Objective: Each line from the start of the entries through the line that contains "from typing import" should be output exactly, please.

Stored dataset items:
******************************

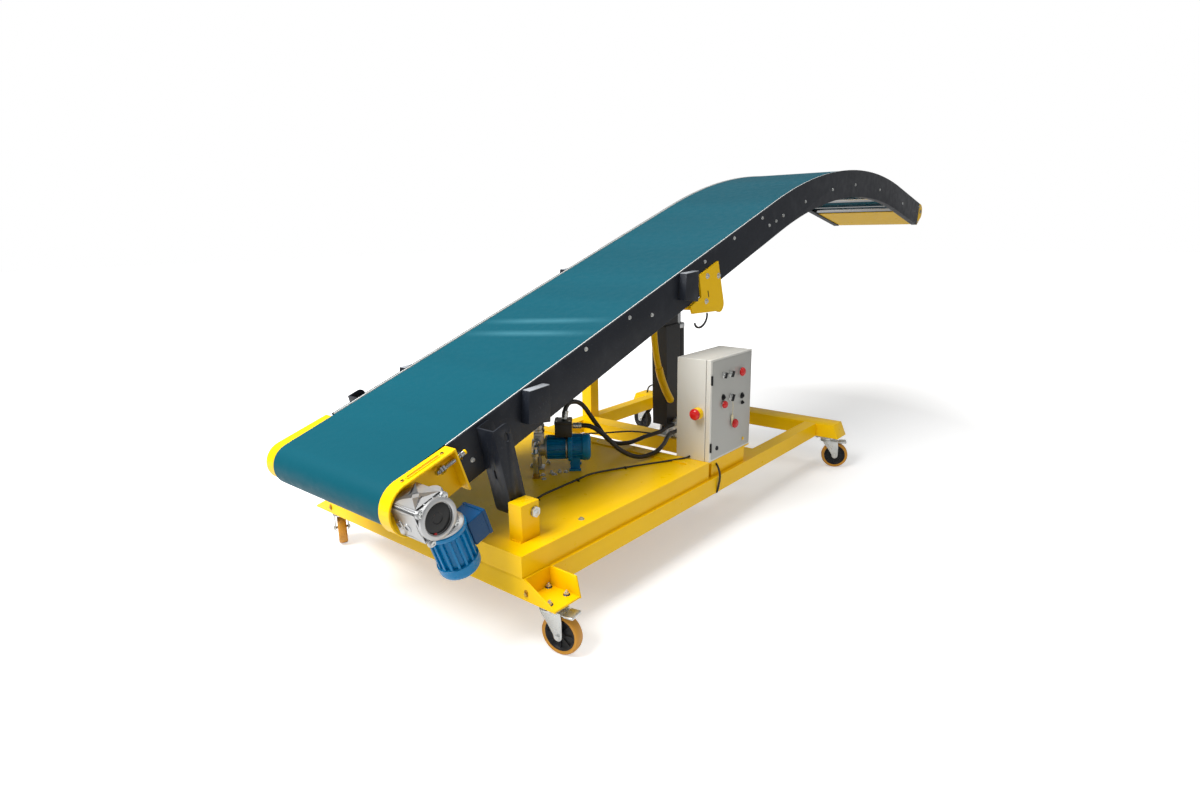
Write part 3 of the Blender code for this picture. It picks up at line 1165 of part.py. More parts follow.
clear_scene()
PARTS = new_collection("truck_loading_conveyor")
CUTTERS = new_collection("cutters")
make_materials()
BASE = bpy.data.objects.new("base", None)
BASE.location = (-MIDDLE_X, 0.0, 0.0)
CUTTERS.objects.link(BASE)
BOOM = joint_frame("boom_tilt_axis", (TILT_X, 0.0, TILT_Z), (0.0, -SLOPE, 0.0))
build_crossbeams()
build_side_tubes()
build_deck()
build_lift_member()
build_rest_post()
build_pivot_blocks()
build_cabinet()
build_castors()
build_side_frames(BOOM)
build_bed(BOOM)
build_return_rollers(BOOM)
build_belt(BOOM)
build_end_rollers(BOOM)
build_tail_brackets(BOOM)
build_head_guard(BOOM)
build_pivot_legs(BOOM)
build_drive(BOOM)
build_crosshead(BOOM)
build_lift()
build_hydraulic_unit()
build_lines(BOOM)
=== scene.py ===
"""Looks of the mobile truck loading conveyor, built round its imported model.

Everything is in metres in the model's own frame: +X towards the discharge head, -Y is the side
with the drive and the control cabinet, +Z up, the floor at Z = 0.
"""

import json
import logging
import math
from contextlib import contextmanager
from dataclasses import dataclass, field
from enum import Enum
from typing import Callable, Iterator, Sequence

import bmesh
import bpy
from mathutils import Matrix, Vector

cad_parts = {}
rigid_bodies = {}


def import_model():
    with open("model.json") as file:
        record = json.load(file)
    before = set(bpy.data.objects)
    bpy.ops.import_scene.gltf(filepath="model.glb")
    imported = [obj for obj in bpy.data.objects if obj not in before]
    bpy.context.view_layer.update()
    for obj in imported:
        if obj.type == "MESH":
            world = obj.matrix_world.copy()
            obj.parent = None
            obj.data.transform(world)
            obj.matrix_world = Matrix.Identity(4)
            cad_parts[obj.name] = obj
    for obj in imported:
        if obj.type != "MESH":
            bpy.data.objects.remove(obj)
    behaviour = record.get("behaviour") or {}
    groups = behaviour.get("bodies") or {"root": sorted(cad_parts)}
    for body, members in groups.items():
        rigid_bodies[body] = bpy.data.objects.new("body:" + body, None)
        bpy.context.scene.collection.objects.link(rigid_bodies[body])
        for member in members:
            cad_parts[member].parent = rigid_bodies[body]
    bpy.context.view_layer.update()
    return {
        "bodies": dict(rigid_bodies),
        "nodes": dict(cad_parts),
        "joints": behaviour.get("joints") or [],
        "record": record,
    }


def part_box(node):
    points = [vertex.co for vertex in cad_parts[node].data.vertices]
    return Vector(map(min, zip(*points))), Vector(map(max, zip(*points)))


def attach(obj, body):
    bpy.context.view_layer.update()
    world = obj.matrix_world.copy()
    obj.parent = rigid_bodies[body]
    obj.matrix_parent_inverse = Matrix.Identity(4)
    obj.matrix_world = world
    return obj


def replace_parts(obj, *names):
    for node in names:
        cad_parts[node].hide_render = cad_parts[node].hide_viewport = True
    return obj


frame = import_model()

Object = bpy.types.Object
Node = bpy.types.Node
Socket = bpy.types.NodeSocket
Mesh = bmesh.types.BMesh
Point = tuple[float, float, float]
Colour = tuple[float, float, float, float]
Flat = tuple[float, float]

log = logging.getLogger("conveyor")

# Where the front face of the front crossbeam lies along X
FRONT_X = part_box("front_crossbeam")[0].x
NEAR = -1.0
FAR = 1.0
SIDES = (("near", NEAR), ("far", FAR))


def at_base(x: float, y: float, z: float) -> Vector:
    """Give the point at a distance behind the front crossbeam's front face."""
    return Vector((FRONT_X + x, y, z))


def flat_mm(*values: float) -> tuple[Flat, ...]:
    """Read flat points that are written one after the other in millimetres."""
    return tuple((u / 1000, v / 1000) for u, v in zip(values[::2], values[1::2]))


def route_mm(*values: float) -> tuple[Point, ...]:
    """Read points in space that are written one after the other in millimetres."""
    return tuple((x / 1000, y / 1000, z / 1000) for x, y, z in zip(values[::3], values[1::3], values[2::3]))


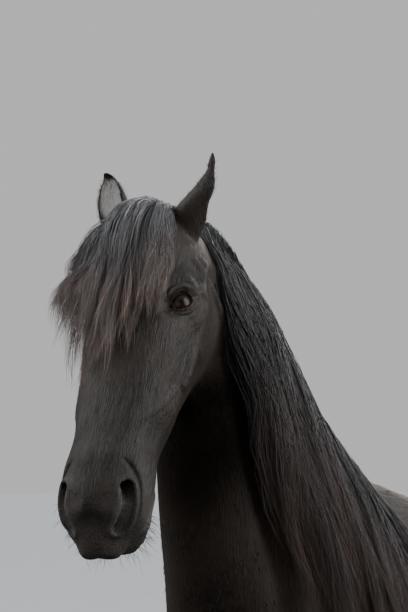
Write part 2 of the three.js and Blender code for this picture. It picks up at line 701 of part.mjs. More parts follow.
function tailLocks() {
  const random = seeded(37);
  const made = [];
  TAIL_RINGS.forEach(({ count, reach, from, to }, ring) => {
    for (let i = 0; i < count; i++) {
      const angle = (2 * Math.PI * (i + 0.5 * ring + 0.3 * random())) / count;
      const way = vec(-Math.cos(angle), Math.sin(angle), 0);
      way.x *= way.x > 0 ? TAIL.front : 1;
      const behind = (1 - Math.cos(angle)) / 2;
      const [x, z, r] = along(DOCK, lerp(from, to, behind * 0.8 + 0.2 * random()));
      const tip = TAIL.tips + 170 * random();
      const points = [0, 0.03, 0.16, 0.38, 0.68, 1].map((share, k) => {
        const pz = lerp(z, tip, share);
        const spread = lerp(r + 5, reach, THREE.MathUtils.smoothstep(share, 0, 0.34));
        const far = (k === 0 ? 0 : spread) * (1 - 0.62 * Math.max(share - 0.35, 0) ** 1.5);
        const px = lerp(x, TAIL.x, THREE.MathUtils.smoothstep(share, 0, 0.2));
        return vec(px + way.x * far, way.y * far * 1.12 + 9 * Math.sin(share * 9 + ring) * share, pz);
      });
      const faces = points.map((_point, k) => (k === 0 ? Z : way));
      made.push(lock(points, faces, TAIL));
    }
  });
  return made;
}

function tail() {
  return tailLocks().reduce((made, one) => made.add(one), dock());
}

// ---------------------------------------------------------------- mane and forelock
const CREST = [
  // where the mane grows, from the poll to the withers: x, z and how far the hair falls
  [588, 2056, 640],
  [500, 2030, 660],
  [405, 1974, 640],
  [335, 1910, 600],
  [280, 1838, 560],
  [236, 1778, 520],
  [190, 1724, 470],
  [140, 1678, 420],
  [92, 1642, 380],
];
// The unbent trunk and foreleg, for the hair that lies on them.
const flatSide = [
  new THREE.Mesh(loft(TRUNK, { ...TRUNK_SHAPE, ...flat }), seen),
  new THREE.Mesh(loft(FORELEG, LEG_SHAPE), seen),
];

/** How far left the unbent trunk or foreleg reaches at a point of the side view. */
function onLeft(x, z) {
  finder.set(vec(x, 900, z), vec(0, -1, 0));
  const hit = finder.intersectObjects(flatSide)[0];
  return hit ? Math.max(hit.point.y, 0) : 0;
}

/** Which way the trunk's left side looks at a point of the side view. */
function leftNormal(x, z) {
  const d = 24;
  const slope = (dx, dz) => (onLeft(x + dx, z + dz) - onLeft(x - dx, z - dz)) / (2 * d);
  return vec(-slope(d, 0), 1, -slope(0, d)).normalize();
}

const MANE = { wide: 32, thick: 3.2, wave: 9, perLayer: 6 };
const MANE_LAYERS = [
  // how far off the neck they hang, how far left of the crest's middle they leave it, and their roots' width
  { lift: 9, root: 22, rooted: 0.7 },
  { lift: 22, root: 9, rooted: 0.7 },
  { lift: 35, root: -4, rooted: 1.55 },
];

/** One lock from the crest, over it and down the neck's left side. t runs from the poll to the withers. */
function maneLock(t, { lift, root, rooted }, random) {
  const [x, z, drop] = along(CREST, t);
  const fall = drop * (0.88 + 0.22 * random());
  const back = lerp(58, 8, THREE.MathUtils.smoothstep(t, 0.15, 0.45));
  const ahead = lerp(100, 0, THREE.MathUtils.smoothstep(t, -0.02, 0.16));
  const next = along(CREST, t + 0.02);
  const up = vec(next[1] - z, 0, x - next[0]).normalize();
  const crest = (y, height) => vec(x, y, z).addScaledVector(up, height);
  const points = [crest(root - 24, -26), crest(root + 3, 4 + lift * 0.22)];
  const faces = [vec(0, -1, 0), up];
  let y = 0;
  [0.1, 0.26, 0.45, 0.7, 1].forEach((share) => {
    const wave = MANE.wave * Math.sin(x / 60 + share * 9 + lift) * Math.min(share * 3, 1);
    const forward = lerp(ahead, 0, THREE.MathUtils.smoothstep(share, 0.35, 0.72)) - back;
    const px = x + forward * (1 - Math.exp(-4 * share)) + wave;
    const pz = z - fall * share;
    const beside = onLeft(px, pz) + lift * lerp(0.5, 1, Math.min(share * 3, 1));
    y = Math.max(beside, y - 0.02 * fall);
    points.push(vec(px, y, pz));
    faces.push(y > beside ? vec(0, 1, 0) : leftNormal(px, pz));
  });
  const wide = MANE.wide * (0.85 + 0.25 * random());
  return lock(points, faces, { wide, thick: MANE.thick, rooted, place: bend });
}

function mane() {
  const random = seeded(11);
  return MANE_LAYERS.flatMap((layer, k) =>
    Array.from({ length: MANE.perLayer }, (_, i) =>
      maneLock((i + 0.15 + 0.33 * k + 0.1 * random()) / MANE.perLayer, layer, random),
    ),
  );
}

const FACE_HALF = 84; // how far to each side of the middle the forehead carries hair

/** How high the face is at a point seen from straight above it. Past its sides it falls away. */
function onFace(x, y) {
  const side = THREE.MathUtils.clamp(y, -FACE_HALF, FACE_HALF);
  finder.set(vec(Math.max(x, 4), side, 400), vec(0, 0, -1));
  const hit = finder.intersectObject(flatFace)[0];
  return (hit ? hit.point.z : -60) - Math.abs(y - side);
}

function faceNormal(x, y) {
  const d = 16;
  const slope = (dx, dy) => (onFace(x + dx, y + dy) - onFace(x - dx, y - dy)) / (2 * d);
  return vec(-slope(d, 0), -slope(0, d), 1).normalize();
}

const FORELOCK = { wide: 21, thick: 3.2, rooted: 0.6, wave: 5, perLayer: 4 };
const FORELOCK_LAYERS = [
  { lift: 8, root: 12 },
  { lift: 21, root: -8 },
];

/** One lock from the poll down the forehead. share runs from the horse's right to its left. */
function forelockLock(share, { lift, root }, random) {
  const y0 = lerp(-42, 44, share);
  const y1 = lerp(-146, 54, share);
  const long = lerp(290, 170, Math.abs(share - 0.5) * 2) + 40 * random();
  const points = [vec(root + 20, y0, -36), vec(root, y0, lift - 2 - (y0 / 8.5) ** 2)];
  const faces = [vec(-1, 0, 0), vec(-0.6, 0, 1)];
  [0.16, 0.38, 0.66, 1].forEach((s) => {
    const x = root + 10 + long * s;
    const y = lerp(y0, y1, Math.sin((s * Math.PI) / 2)) + FORELOCK.wave * Math.sin(y0 / 20 + 8 * s) * s;
    points.push(vec(x, y, onFace(x, y) + lift));
    faces.push(faceNormal(x, y));
  });
  return lock(points, faces, { ...FORELOCK, place: onHead });
}

function forelock() {
  const random = seeded(23);
  return FORELOCK_LAYERS.flatMap((layer, k) =>
    Array.from({ length: FORELOCK.perLayer }, (_, i) =>
      forelockLock((i + 0.3 + 0.4 * k) / FORELOCK.perLayer, layer, random),
    ),
  );
}

// ---------------------------------------------------------------- the horse
const horse = new THREE.Group();

function addNode(name, geometry, finish) {
  geometry.computeVertexNormals();
  const mesh = new THREE.Mesh(geometry, new THREE.MeshStandardMaterial(COLOURS[finish]));
  mesh.name = name;
  horse.add(mesh);
}

for (const [side, word] of [
  [1, "left"],
  [-1, "right"],
]) {
  addNode(`ear_${word}`, shape(ear(side).subtract(headGrown).subtract(trunkGrown)), "coat");
  addNode(`eye_${word}`, shape(eyeBall(side)), "eye");
  const fore = {
    rows: FORELEG,
    hoofRows: FORE_HOOF,
    fetlock: FORE_FETLOCK,
    side,
    stride: side > 0 ? 0 : 26,
    partAt: KNEE_CUT,
    names: [`forearm_${word}`, `fore_shank_${word}`, `fore_hoof_${word}`],
  };
  const hind = {
    rows: HINDLEG,
    hoofRows: HIND_HOOF,
    fetlock: HIND_FETLOCK,
    side,
    stride: side > 0 ? -30 : 30,
    partAt: HOCK_CUT,
    names: [`thigh_${word}`, `hind_shank_${word}`, `hind_hoof_${word}`],
  };
  [...leg(fore), ...leg(hind)].forEach((node) => addNode(...node));
}

// The trunk is parted by planes behind the neck, at the girth and before the croup.
const NECK_CUT = { at: vec(100, 0, 1640), way: vec(0.74, 0, 0.672) };
const GIRTH_X = -60;
const LOIN_X = -700;
const ears = [1, -1].map((side) => ear(side, GAP));
const neckEnd = NECK_CUT.at.clone().addScaledVector(NECK_CUT.way, -GAP);
const neckFlesh = trunk.subtract(beyond(NECK_CUT.at, NECK_CUT.way.clone().negate()));
const behindNeck = trunk.subtract(beyond(neckEnd, NECK_CUT.way));
const behindMane = trunkGrown.subtract(beyond(NECK_CUT.at, NECK_CUT.way));
const neck = mane().reduce((made, one) => made.add(one.subtract(behindMane)), neckFlesh);
addNode("neck", shape(neck.subtract(headGrown).subtract(ears[0]).subtract(ears[1])), "coat");
addNode("head", shape(headNode().subtract(ears[0]).subtract(ears[1])), "coat");
addNode("chest", shape(behindNeck.subtract(beyond(vec(GIRTH_X, 0, 0), X.clone().negate()))), "coat");
const barrelEnd = beyond(vec(LOIN_X, 0, 0), X.clone().negate());
addNode("barrel", shape(trunk.subtract(beyond(vec(GIRTH_X - GAP, 0, 0), X)).subtract(barrelEnd)), "coat");
addNode("croup", shape(trunk.subtract(beyond(vec(LOIN_X - GAP, 0, 0), X))), "coat");
addNode("tail", shape(tail().subtract(trunkGrown)), "hair");

// The origin is on the floor, under the middle of the whole.
const box = new THREE.Box3().setFromObject(horse);
const middle = box.getCenter(vec(0, 0, 0));
horse.position.set(-middle.x, -middle.y, 0);

export default horse;
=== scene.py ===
"""A life-size Friesian horse: one skin over its flesh, wet eyes, horn hooves and long wavy hair.

Shapes are worked out in millimetres in the horse's own frame, where +X runs to its front, +Y to its left and
the floor is at z 0, or in the head's frame, where x runs down the face from the poll, y to the left and z up
from it. to_row() turns points of the horse's own frame into metres of the row frame.
"""
import math

import bpy
import numpy as np
import openvdb
from mathutils import Matrix, Vector
from mathutils.bvhtree import BVHTree


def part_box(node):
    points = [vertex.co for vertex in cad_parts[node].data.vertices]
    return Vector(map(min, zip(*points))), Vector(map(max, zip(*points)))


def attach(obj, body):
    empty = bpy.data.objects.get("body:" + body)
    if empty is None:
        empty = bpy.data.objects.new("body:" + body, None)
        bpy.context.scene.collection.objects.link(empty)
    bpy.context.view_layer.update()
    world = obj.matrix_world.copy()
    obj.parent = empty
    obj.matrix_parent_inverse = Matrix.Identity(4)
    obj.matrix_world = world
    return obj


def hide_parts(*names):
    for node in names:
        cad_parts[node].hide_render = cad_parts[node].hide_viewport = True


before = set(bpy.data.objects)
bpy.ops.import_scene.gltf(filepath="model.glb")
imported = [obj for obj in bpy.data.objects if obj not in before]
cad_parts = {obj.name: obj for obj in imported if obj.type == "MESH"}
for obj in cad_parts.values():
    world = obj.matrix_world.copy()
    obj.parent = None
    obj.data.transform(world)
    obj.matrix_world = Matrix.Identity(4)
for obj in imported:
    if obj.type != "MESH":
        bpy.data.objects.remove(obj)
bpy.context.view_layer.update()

# ---------------------------------------------------------------- driving sizes
MM = 0.001
HOOF_TOE = 336.0  # the left fore hoof's foremost point in the horse's own frame
HOOF_SIDE = 122.0  # and its middle's distance from the middle plane
POLL = np.array([705.0, 0.0, 2092.0])
FACE_TILT = math.radians(31)
HEAD_TURN = math.radians(16)
HEAD_ROLL = math.radians(2)
NECK_BEND = {"from": 60.0, "to": 600.0, "turn": math.radians(12)}
# cornea: how far it stands out, and how wide it is, in radians; iris: how far round it reaches, in radians;
# pupil: the share of the iris it takes up, and how much wider than high it is
EYE = {"at": (190.0, 68.0, -51.0), "radius": 24.0, "cornea": (0.9, 0.62), "iris": 0.95, "pupil": (0.45, 1.7)}
COAT_DEPTH = 1.5  # the skin lies this far inside the solids
STRIDES = {("fore", 1): 0.0, ("fore", -1): 26.0, ("hind", 1): -30.0, ("hind", -1): 30.0}
SIDES = {"left": 1, "right": -1}
WORDS = {side: word for word, side in SIDES.items()}
SIDEWAYS = np.array([0.0, 1.0, 0.0])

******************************

Response to the exercise:
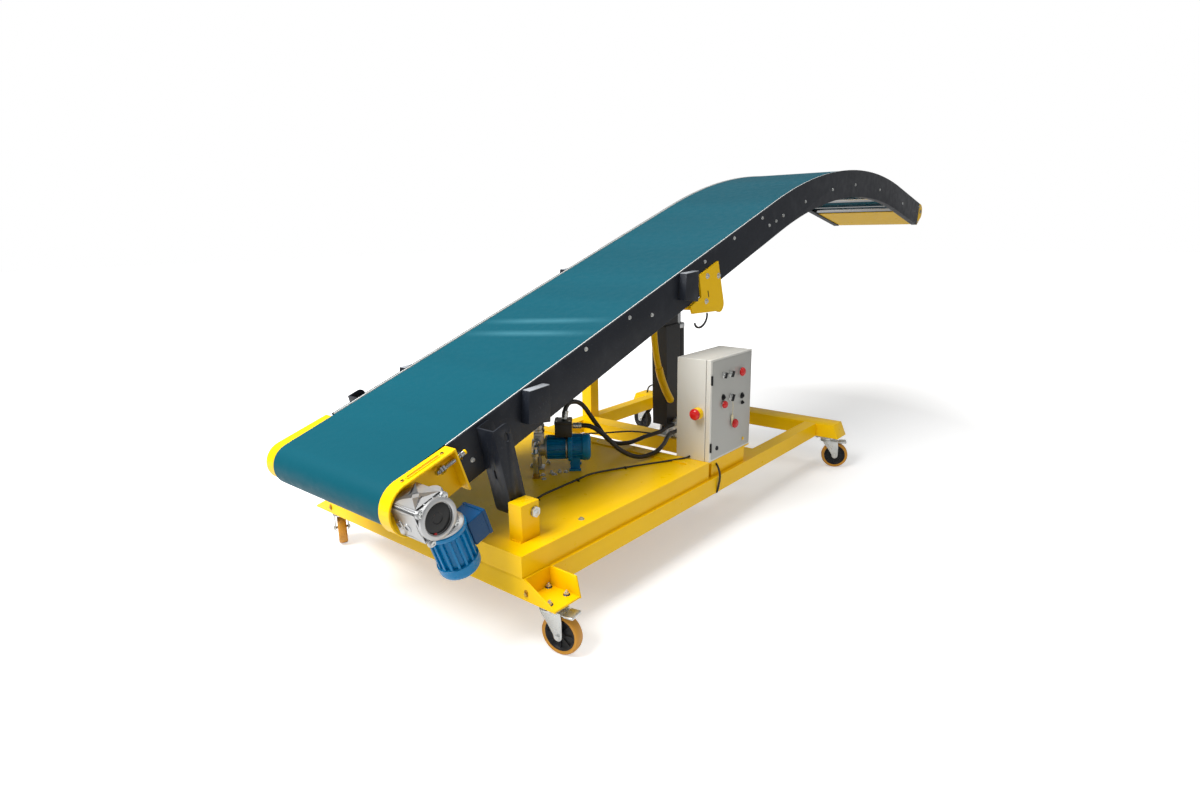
Write part 3 of the Blender code for this picture. It picks up at line 1165 of part.py. More parts follow.
clear_scene()
PARTS = new_collection("truck_loading_conveyor")
CUTTERS = new_collection("cutters")
make_materials()
BASE = bpy.data.objects.new("base", None)
BASE.location = (-MIDDLE_X, 0.0, 0.0)
CUTTERS.objects.link(BASE)
BOOM = joint_frame("boom_tilt_axis", (TILT_X, 0.0, TILT_Z), (0.0, -SLOPE, 0.0))
build_crossbeams()
build_side_tubes()
build_deck()
build_lift_member()
build_rest_post()
build_pivot_blocks()
build_cabinet()
build_castors()
build_side_frames(BOOM)
build_bed(BOOM)
build_return_rollers(BOOM)
build_belt(BOOM)
build_end_rollers(BOOM)
build_tail_brackets(BOOM)
build_head_guard(BOOM)
build_pivot_legs(BOOM)
build_drive(BOOM)
build_crosshead(BOOM)
build_lift()
build_hydraulic_unit()
build_lines(BOOM)
=== scene.py ===
"""Looks of the mobile truck loading conveyor, built round its imported model.

Everything is in metres in the model's own frame: +X towards the discharge head, -Y is the side
with the drive and the control cabinet, +Z up, the floor at Z = 0.
"""

import json
import logging
import math
from contextlib import contextmanager
from dataclasses import dataclass, field
from enum import Enum
from typing import Callable, Iterator, Sequence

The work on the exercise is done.